Dwayne Johnson, the former pro wrestler sometimes still known as The Rock, stars as John Matthews, the owner of a big-rig transportation company whose 18-year-old son, Jason (Rafi Gavron), goes to prison after accepting delivery of a large amount of the drug ecstasy from one of his friends, who has cooperated with federal agents to set Jason up in a raid.

Sentenced under rigid federal “mandatory minimum” laws, Jason’s only possible way to lighten his prescribed 10-to-30-year sentence is to help the Feds ensnare other drug buyers. Refusing to become a “snitch,” and not really having anyone to snitch on, Jason must accept the grim reality of his prison term, much to the horror of his parents.

His dad, however, has other ideas, setting up an appointment with the local U.S. District Attorney (Susan Sarandon) with a proposal: If the son can’t snitch, maybe the father can. John offers to go undercover to reel in a “big fish” for the Feds in exchange for reducing his son’s prison sentence.

If that sounds like a typically preposterous, unbelievably over-the-top, only-in-Hollywood idea for another slam-bang action movie, consider this: It really happened—at least partially. “Snitch” is based on a true incident, chronicled in a 1999 episode, also titled “Snitch,” of the acclaimed PBS documentary series “Frontline.”

As you’d probably expect, and the movie does put a great deal of good ol’ Hollywood spin on the tale, including an ending that, unfortunately, didn’t happen in the actual case.

Through one of his company’s employees, the ex-con Daniel (Jon Bernthal from the hit Showtime series “The Walking Dead”), John hooks up with the local drug-thug kingpin (Michael Kenneth Williams of “Boardwalk Empire”), promising him smooth interstate sailing for his goods on his company’s rigs. Soon he’s connected with El Topo (Benjamin Bratt), the notorious leader of the Mexican cartel at the head of the pipeline feeding into his hometown hub of Jefferson City, Mo.

Though it all leads to shootouts and a slam-bang highway conflagration, “Snitch” is much less action-y than you’d likely expect for a movie headlined by an actor known for action movies. (If you’re disappointed, don’t worry: The Rock’s next flick, “G.I. Joe: Retaliation,” coming March 28, will be more of a return to form.)

Instead of nonstop gunfire and explosions, we get a much more tense, taut, thrilling—and sometimes even touching—exercise in just how far a father, an everyday guy (albeit one who happens to be built like The Rock), is willing to go for his son. Johnson’s character is never cocky, sometimes frightened and frustrated, and ever aware that he’s in a secretive situation that’s extremely dangerous and even deadly—but also one that is his only recourse to help his son.

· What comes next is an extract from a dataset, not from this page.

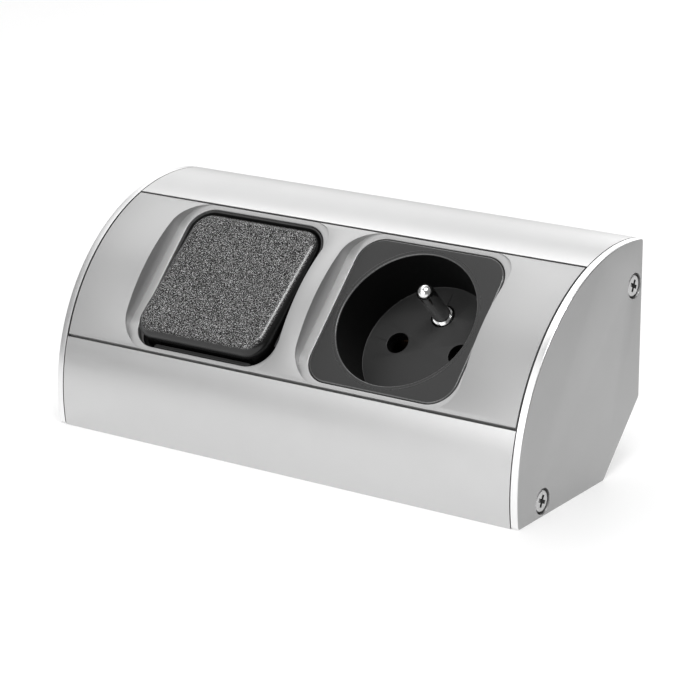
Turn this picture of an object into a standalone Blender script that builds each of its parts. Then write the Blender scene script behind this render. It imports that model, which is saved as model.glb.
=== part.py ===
"""Corner power point: a quarter-round aluminium body with a rocker switch and a type E socket.

World frame in metres: origin at the centre of the bottom of the body's box, +X along the body,
+Y towards the wall behind it, +Z up. The front panel leans back at 45 degrees, so everything that
is fitted square to the panel is built in the panel frame: U along the body, V up along the panel,
W out of the panel, with its origin on the axis of the body's round front.
"""
import math

import bmesh
import bpy
from mathutils import Matrix, Vector

MM = 0.001
GAP = 0.3 * MM  # left between pieces that touch
OVERLAP = 0.5 * MM  # how far joined shapes reach into each other
OVERSHOOT = 1.0 * MM  # how far a cutter passes a surface
SET_IN = 0.01 * MM  # keeps the side of a joined shape off the side of the one it joins

# Body
LENGTH = 147.0 * MM
FRONT_RADIUS = 53.0 * MM
AXIS_INSET = 8.3 * MM  # from the axis of the round front to the back plane and to the bottom plane
DEPTH = FRONT_RADIUS + AXIS_INSET
CHAMFER = 18.0 * MM  # along each plane
WALL = 1.8 * MM
CAP_THICKNESS = 2.0 * MM
CAP_CORNER = 1.0 * MM
CAP_CORNER_REACH = 1.6 * MM  # where the round front gives way to its corner
PROFILE_HALF = LENGTH / 2 - CAP_THICKNESS - GAP
CHANNEL_V = 31.7 * MM  # screw channels for the end caps
CHANNEL_W = 25.7 * MM
CHANNEL_RADIUS = 3.2 * MM
CHANNEL_BORE = 1.75 * MM
EARTH_RIB_LOW = 28.0 * MM
EARTH_RIB_HIGH = 34.0 * MM
EARTH_RIB_DEPTH = 4.2 * MM
WALL_HOLE_X = 61.0 * MM
WALL_HOLE_Z = 39.0 * MM
WALL_HOLE_RADIUS = 2.25 * MM
WALL_HOLE_SINK = 4.0 * MM
WALL_HOLE_DRILL = 6.0 * MM  # depth of the cutter
GROMMET_U = -61.0 * MM
GROMMET_HOLE = 6.5 * MM
GROMMET_BORE = 5.2 * MM
GROMMET_LIP = 7.6 * MM
GROMMET_LIP_HEIGHT = 0.8 * MM
INLET_LOW_W = -5.0 * MM  # span of the cutter for the inlet
INLET_HIGH_W = 8.0 * MM
TAG_RADIUS = 3.2 * MM  # ring tag of the earth bond
TAG_THICKNESS = 0.8 * MM
TAG_END = 9.0 * MM
TAG_HALF_WIDTH = 1.6 * MM
BOND_SCREW_HEAD = 2.9 * MM
BOND_SCREW_HEAD_HEIGHT = 1.8 * MM
BOND_SCREW_SHANK = 1.4 * MM
BOND_SCREW_LENGTH = 4.2 * MM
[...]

The drama is well-played all around, especially in the subplot of John’s ex-con employee Daniel, a father himself also trying to do the right thing for his own young son by trying to stay away from a criminal past that John desperately needs him to re-enter. Barry Pepper plays the federal agent working with John to bring down El Topo, secretly worrying that the trucking businessman is “way out of his depth” and “if he crosses that border” into Mexico, “he’s never coming back.”

The movie, like the PBS documentary from which it took its inspiration, hopes to stir audiences to question the government’s mandatory sentencing laws, under which small-time offenders are sent to already overcrowded prisons for lengthy, perhaps unjustly harsh terms—and which perpetuate the cycle of snitching by which relatively nonviolent “fish” are easily snared while bigger, more dangerous predators continue to swim free.